In the following passage, Coyne et al. (2010) repeatedly cite Authentic Happiness, by positive psychology co-founder and past APA president Martin Seligman, as an example of what they’re saying is wrong with positive psychology:
Critical discussions of the potential contributions of a positive psychology have been hampered by the sloganeering of the leaders of the movement and their labeling of the alternative as a “negative psychology”…
The ridiculing of pessimists as losers in positive psycholgy self-help books, money back guarantees on websites offering personal coaches and self-help techniques claiming to promote happiness, and the presentation of pseudoscientific happiness regression equations [Happines = Set range + Circumstances + Factors under voluntary control] all… suggest that, while the leaders of positive psychology claim it to be science based, they feel free to deliver platonic noble lies to the unwashed masses…
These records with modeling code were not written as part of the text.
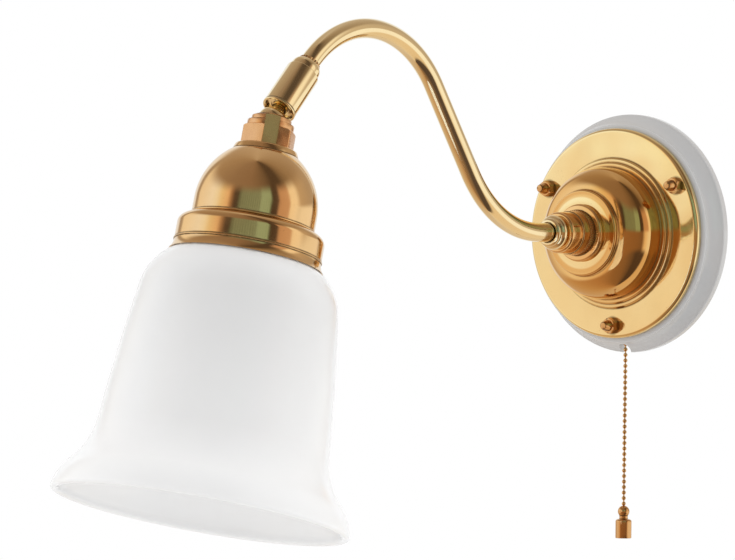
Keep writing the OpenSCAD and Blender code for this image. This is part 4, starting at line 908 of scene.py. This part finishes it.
class WALLLAMP_OT_stage(WallLampStep, bpy.types.Operator):
    """Set up camera, floor, soft lamps and the white studio"""

    bl_idname = "wall_lamp.stage"
    bl_label = "Studio"

    def execute(self, context):
        studio = context.scene.wall_lamp_studio
        self.camera(context, studio)
        self.floor(context, studio)
        self.lamps(context, studio)
        self.surroundings(context, studio)
        context.scene.view_settings.view_transform = "Standard"
        return {"FINISHED"}

    def camera(self, context, studio):
        """The photograph's view: three-quarter from the right, level, through a long lens."""
        a, e, r = studio.camera_azimuth, studio.camera_height, studio.camera_roll
        level = Vector((math.cos(a), math.sin(a), 0))
        behind = Vector((math.sin(a) * math.cos(e), -math.cos(a) * math.cos(e), math.sin(e)))
        above = behind.cross(level)
        right = math.cos(r) * level + math.sin(r) * above
        up = math.cos(r) * above - math.sin(r) * level
        at = (studio.camera_distance * behind - studio.camera_right * right
              - studio.camera_up * up)
        data = bpy.data.cameras.new("camera")
        data.sensor_width = 36.0
        data.lens = studio.camera_lens
        data.clip_start, data.clip_end = 0.05, 60.0
        made = bpy.data.objects.new("camera", data)
        context.scene.collection.objects.link(made)
        made.matrix_world = Matrix((
            (right.x, up.x, behind.x, at.x), (right.y, up.y, behind.y, at.y),
            (right.z, up.z, behind.z, at.z), (0, 0, 0, 1)))
        context.scene.camera = made

    def floor(self, context, studio):
        """A plain pale floor far under the lamp, which keeps its shadow."""
        bm = bmesh.new()
        bmesh.ops.create_circle(
            bm, cap_ends=True, segments=96, radius=FLOOR_RADIUS,
            matrix=Matrix.Translation(LAMP_MIDDLE + Vector((0, 0, -studio.floor_drop))))
        made, tree, shader = new_finish("pale_floor")
        glow = maths(tree, "MULTIPLY", seen_directly(tree), FLOOR_GLOW)
        fill(tree, shader, {"Base Color": (0.93, 0.93, 0.93, 1), "Roughness": 0.9,
                            "Emission Color": (1, 1, 1, 1), "Emission Strength": glow})
        disc = to_object(bm, "floor", made)
        disc.visible_glossy = False

    def lamps(self, context, studio):
        """Two broad soft lamps at the view's left and right, and one overhead."""
        for name, place, size, power in (
                ("left_lamp", (-1.7, -1.1, 0.5), 1.5, studio.side_lamp),
                ("right_lamp", (1.25, 1.1, 0.45), 1.5, studio.side_lamp),
                ("top_lamp", (0.2, -0.9, 1.9), 1.4, 0.65 * studio.side_lamp)):
            data = bpy.data.lights.new(name, "AREA")
            data.shape, data.size, data.energy = "SQUARE", size, power
            made = bpy.data.objects.new(name, data)
            context.scene.collection.objects.link(made)
            made.location = place
            made.rotation_mode = "QUATERNION"
            made.rotation_quaternion = (LAMP_MIDDLE - Vector(place)).to_track_quat("-Z", "Y")
            made.visible_camera = False
            made.visible_glossy = False

    def surroundings(self, context, studio):
        """White behind the lamp, soft light on it, and a room with a window for its mirrors.

        The panoramas go round the room by degrees from the camera's side of the lamp.
        """
        world = bpy.data.worlds.new("studio")
        world.use_nodes = True
        tree = world.node_tree
        tree.nodes.clear()
        a = studio.camera_azimuth
        ray = put(tree, "ShaderNodeTexCoord").outputs["Generated"]

        def along(axis):
            return put(tree, "ShaderNodeVectorMath", {0: ray, 1: axis},
                       operation="DOT_PRODUCT").outputs["Value"]

        side = along((math.cos(a), math.sin(a), 0))
        front = along((math.sin(a), -math.cos(a), 0))
        turn = maths(tree, "ARCTAN2", side, front)
        height = put(tree, "ShaderNodeSeparateXYZ", {"Vector": ray}).outputs["Z"]
        fraction = stretch(tree, turn, -math.pi, math.pi)
        white, dark = (0.9, 0.9, 0.9), (0.10, 0.065, 0.045)

        def panorama(*stops):
            return ramp(tree, fraction, [((degrees + 180) / 360, shade) for degrees, shade in stops])

        def over(edge, below, above):
            part = put(tree, "ShaderNodeMapRange", {"Value": height, "From Min": edge[0],
                                                    "From Max": edge[1]},
                       interpolation_type="SMOOTHSTEP").outputs[0]
            return blended(tree, part, below, above)

        wall = panorama(
            (-180, white), (-151, white), (-146, (0.45, 0.36, 0.27)), (-138, (0.45, 0.36, 0.27)),
            (-132, (0.95, 0.84, 0.66)), (-92, (1.0, 1.0, 1.0)), (-80, (1.0, 0.98, 0.88)),
            (-69, (0.92, 0.77, 0.50)), (-54, (0.9, 0.62, 0.38)), (-47, (0.42, 0.24, 0.13)),
            (-40, dark), (-32, (0.08, 0.06, 0.04)), (-29, (0.16, 0.19, 0.13)),
            (12, (0.18, 0.22, 0.15)), (14, (0.32, 0.45, 0.32)), (31, (0.3, 0.42, 0.29)),
            (34, (0.08, 0.05, 0.03)), (45, dark), (49, (0.6, 0.36, 0.22)), (68, (0.66, 0.42, 0.27)),
            (72, (1.0, 0.86, 0.66)), (85, (1.0, 0.88, 0.70)), (95, (0.6, 0.47, 0.33)),
            (126, (0.5, 0.4, 0.3)), (140, (0.5, 0.4, 0.3)), (149, white), (180, white))
        slat = maths(tree, "SINE", maths(tree, "MULTIPLY", turn, WINDOW_SLATS))
        aside = maths(tree, "ABSOLUTE",
                      maths(tree, "SUBTRACT", turn, math.radians(WINDOW_MIDDLE)))
        pane = stretch(tree, aside, math.radians(WINDOW_HALF + WINDOW_EDGE),
                       math.radians(WINDOW_HALF))
        slat = maths(tree, "MULTIPLY", stretch(tree, slat, -0.3, 0.5, 0.0, 0.55), pane)
        wall = blended(tree, slat, wall, (0.44, 0.55, 0.40))
        ceiling = panorama(
            (-180, (0.56, 0.46, 0.36)), (-120, (0.42, 0.31, 0.21)), (-60, (0.33, 0.23, 0.155)),
            (-12, (0.30, 0.20, 0.13)), (8, (0.24, 0.16, 0.10)), (24, (0.18, 0.12, 0.075)),
            (38, (0.10, 0.066, 0.042)), (56, (0.10, 0.066, 0.042)), (72, (0.26, 0.18, 0.11)),
            (90, (0.36, 0.26, 0.17)), (180, (0.56, 0.46, 0.36)))
        table = panorama(
            (-180, white), (-152, white), (-142, (0.6, 0.48, 0.36)), (-95, (0.97, 0.9, 0.78)),
            (-58, (0.80, 0.55, 0.32)), (-51, (0.45, 0.25, 0.12)), (-34, (0.36, 0.19, 0.085)),
            (20, (0.30, 0.16, 0.07)), (42, (0.25, 0.14, 0.07)), (54, (0.88, 0.68, 0.45)),
            (72, (1.0, 0.94, 0.82)), (128, (1.0, 0.92, 0.78)), (142, (0.6, 0.48, 0.36)),
            (152, white), (180, white))
        ground = panorama(
            (-180, (0.7, 0.58, 0.46)), (-110, (0.62, 0.42, 0.24)), (-70, (0.52, 0.30, 0.15)),
            (-45, (0.34, 0.19, 0.09)), (-14, (0.28, 0.16, 0.08)), (10, (0.18, 0.11, 0.065)),
            (24, dark), (60, dark), (68, (0.80, 0.60, 0.38)), (130, (0.80, 0.64, 0.45)),
            (180, (0.7, 0.58, 0.46)))
        mirrored = over(FLOOR_EDGE, ground,
                        over(TABLE_EDGE, table, over(CEILING_EDGE, wall, ceiling)))
        falloff = -0.15 * studio.fill
        dimmer = maths(tree, "MULTIPLY_ADD", front, falloff, studio.fill)
        dimmer = maths(tree, "MULTIPLY_ADD", height, falloff, dimmer)

        def background(shade, strength):
            return put(tree, "ShaderNodeBackground", {"Color": shade, "Strength": strength}).outputs[0]

        def chosen(choice, first, second):
            return put(tree, "ShaderNodeMixShader", {0: choice, 1: first, 2: second}).outputs[0]

        glossy = put(tree, "ShaderNodeLightPath").outputs["Is Glossy Ray"]
        light = chosen(glossy, background((1, 1, 1, 1), dimmer), background(mirrored, 1.0))
        shown = chosen(seen_directly(tree), light, background((1, 1, 1, 1), 1.0))
        put(tree, "ShaderNodeOutputWorld", {"Surface": shown})
        context.scene.world = world


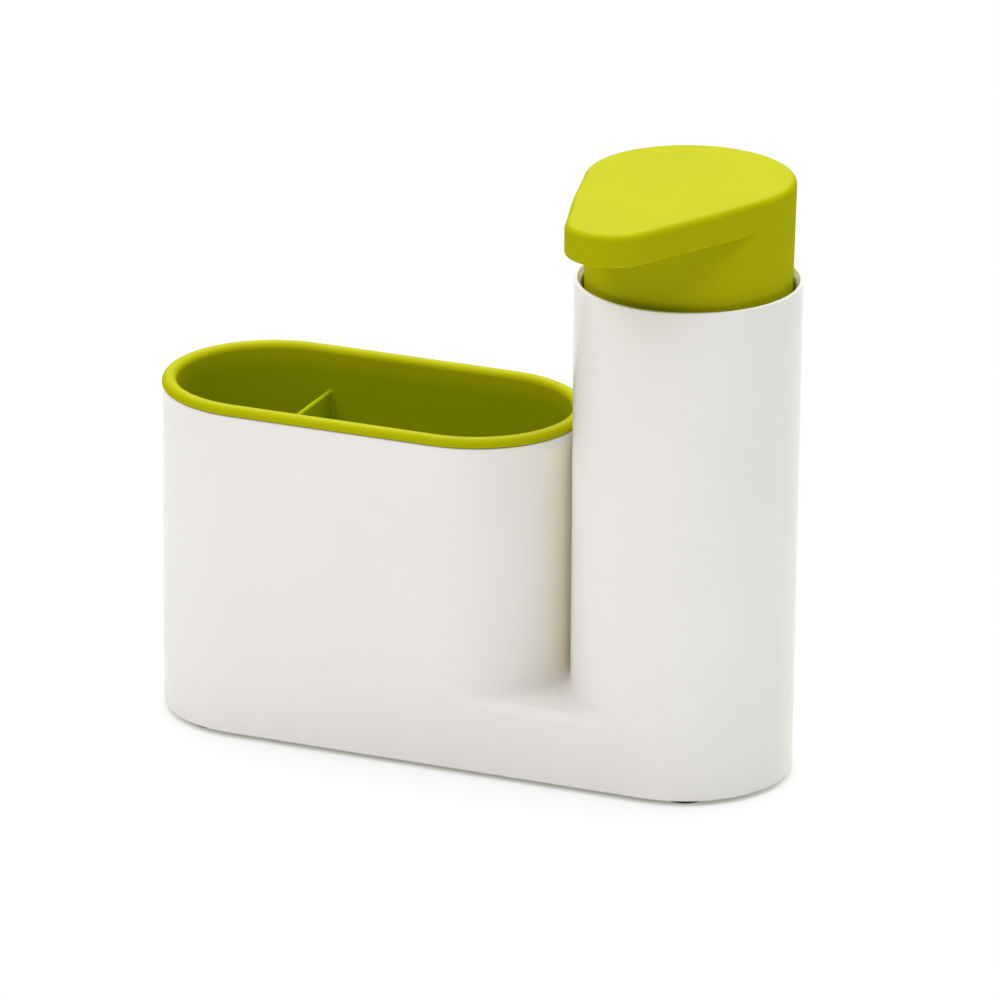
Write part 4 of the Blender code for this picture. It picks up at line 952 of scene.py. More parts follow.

…support for such victim blaming can come not only from the fringe, but from mainstream positive psychology. Anyone who doubts this need only to Google “positive psychology” and “coaching” and experiment by adding some names of proponents of mainstream positive psychology. They will soon be brought to websites with claims that retaining a personal coach or engaging in web-based exercises for a substantial fee is guaranteed to instill happines that lasts and that happiness is related to health. More efficiently, the skeptical reader can reach websites with similar claims by simply joining the American Psychological Association listserv Friends of Positive Psychology… and by double clicking on the web links provided in the signatures of posters there.